Vehicles with sensor-driven magnetic devices underneath could then ‘suck up’ energy as they travelled over the strips without coming into direct contact.


“If we place these strips on about 10% of roadways in a city, we could power electric vehicles,” Cho Dong-ho, the manager of the ‘online electric vehicle’ plan at the Korea Advanced Institute of Science and Technology, told the news agency.


The university has built a prototype at its campus in Daejeon, about 140 km (90 miles) south of Seoul, for electric-powered golf carts and is working on designs that would power cars and buses.


The system, that can charge several vehicles at once, would allow electric cars and buses to cut down on their battery sizes or extend their ranges, Reuters said.


The non-contact transfer of electricity, also called inductive charging, works by magnets and cables on the underside of the vehicle making a connection with the current in the recharging strip to receive power as they travel over it.


It is employed in some brands of electric toothbrushes that are sealed and water resistant, and use a magnetic connection to receive energy while resting in a cradle connected to the mains supply.


The recharging strips, which are attached to small electrical stations, would be laid in places such as bus lanes and the roads running up to intersections so that vehicles could power up where traffic slows down, Cho said.

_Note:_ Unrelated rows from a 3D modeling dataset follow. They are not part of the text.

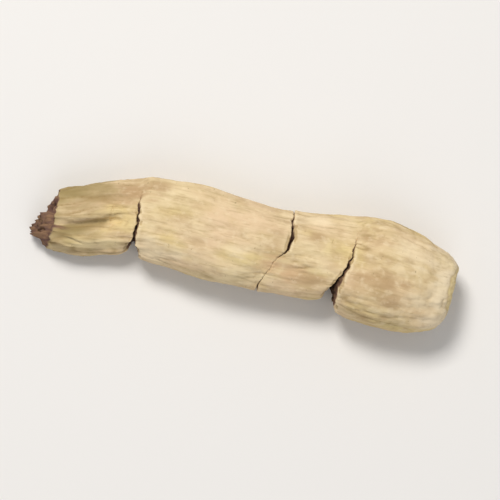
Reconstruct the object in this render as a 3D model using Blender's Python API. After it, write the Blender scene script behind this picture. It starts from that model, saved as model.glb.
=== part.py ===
"""One piece of dried morinda root, lying on its flat side.

The root runs along X: a thin, shrivelled, broken end at -X and a thick cut end at +X. Y is across it
and Z is up. The origin is under its middle, on the surface that it rests on. Sizes are in millimetres
until a point of the skin is placed, and angles are in degrees round the root, from +Y over the top.
"""

import math

import bmesh
import bpy
from mathutils import Vector, noise

METRES = 0.001

# Driving dimensions.
LEFT_END = -22.3
RIGHT_END = 23.0
CORE_RADIUS = 1.35
UNDERSIDE_PRESS = 0.32
FLAT_WITHIN = 0.03
ROUNDNESS = 2.25
MEAN_RADIUS = 5.0

# The root's run and girth: place along X, sideways bend, half width, half height, underside lift.
STATIONS = (
    (-23.0, -0.70, 2.75, 1.95, 0.75),
    (-20.8, -0.25, 3.50, 2.40, 0.30),
    (-18.0, 0.20, 3.85, 2.80, 0.05),
    (-15.2, 1.00, 4.05, 2.95, 0.0),
    (-13.4, 1.35, 4.20, 3.05, 0.0),
    (-12.4, 1.35, 4.45, 3.40, 0.0),
    (-10.0, 1.20, 4.50, 3.65, 0.0),
    (-5.0, 0.95, 4.80, 3.85, 0.12),
    (0.0, 0.55, 4.80, 3.80, 0.30),
    (4.0, 0.35, 4.65, 3.70, 0.28),
    (8.0, 0.65, 4.90, 3.80, 0.10),
    (10.1, 0.70, 5.05, 3.90, 0.0),
    (11.3, 0.35, 5.50, 4.30, 0.0),
    (12.6, 0.15, 5.75, 4.50, 0.0),
    (15.0, -0.05, 5.95, 4.65, 0.0),
    (18.3, -0.38, 5.50, 4.35, 0.10),
    (20.8, -0.62, 4.60, 3.65, 0.55),
    (23.0, -0.75, 3.70, 3.00, 1.0),
)

# Cracks across the bark. Each turn is: angle, shift along X, half width, depth.
CRACKS = {
    "neck": {
        "place": -12.9,
        "turns": (
            (20, 0.35, 0.10, 0.12),
            (62, 0.10, 0.16, 0.55),
            (90, 0.00, 0.22, 0.85),
            (125, -0.05, 0.28, 1.05),
            (155, 0.10, 0.55, 1.55),
            (185, 0.20, 0.85, 2.15),
            (225, 0.50, 0.50, 1.30),
            (270, 0.90, 0.22, 0.70),
            (320, 0.80, 0.12, 0.25),
        ),
    },
    "middle": {
        "place": 3.9,
        "turns": (
            (0, 0.30, 0.20, 0.80),
            (35, 0.15, 0.22, 0.95),
            (70, 0.05, 0.20, 0.90),
            (88, -0.10, 0.16, 0.60),
            (102, -0.90, 0.08, 0.15),
            (125, -2.10, 0.09, 0.20),
            (165, -2.60, 0.30, 0.70),
            (205, -2.20, 0.25, 0.60),
            (265, -0.80, 0.12, 0.25),
            (320, 0.30, 0.22, 0.90),
        ),
    },
    "shoulder": {
        "place": 10.6,
        "turns": (
            (10, 0.90, 0.07, 0.05),
            (48, 0.75, 0.10, 0.20),
            (75, 0.35, 0.17, 0.60),
            (100, -0.20, 0.24, 0.95),
            (130, -1.00, 0.36, 1.40),
            (160, -1.20, 0.70, 2.10),
            (185, -1.20, 1.00, 2.80),
            (215, -1.00, 0.60, 1.80),
            (255, -0.70, 0.25, 0.90),
            (310, 0.30, 0.10, 0.15),
        ),
    },
}
CRACK_REACH = 3.4
CRACK_WALL_CURVE = 1.6
LIP_RISE = 0.20
LIP_SPREAD = 0.75
# A crack's line strays from its run by two waves: how far round the root one reaches, how far it strays.
CRACK_JAGS = ((0.8, 0.16), (0.3, 0.07))
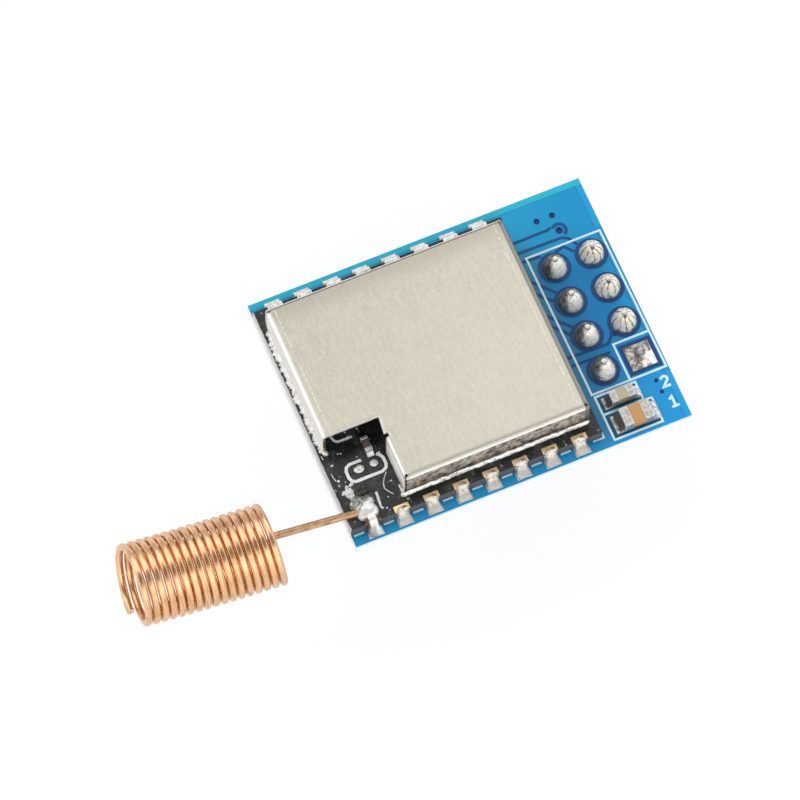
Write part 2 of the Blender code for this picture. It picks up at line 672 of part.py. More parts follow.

The system would be tested later this year for use in the bus systems of Seoul and other South Korea cities while some of the country’s automakers are also cooperating in the project.


Unlike electric lines used for trams or trolley buses, vehicles do not need to be in constant contact with the strips and a person can touch the lines without receiving a shock, the news agency said.


The system so far has proven safe to humans and machinery, Cho told Reuters. The cost of installing the system is an estimated 400m won (US$318,000) per kilometre of road while the electricity cost is additional.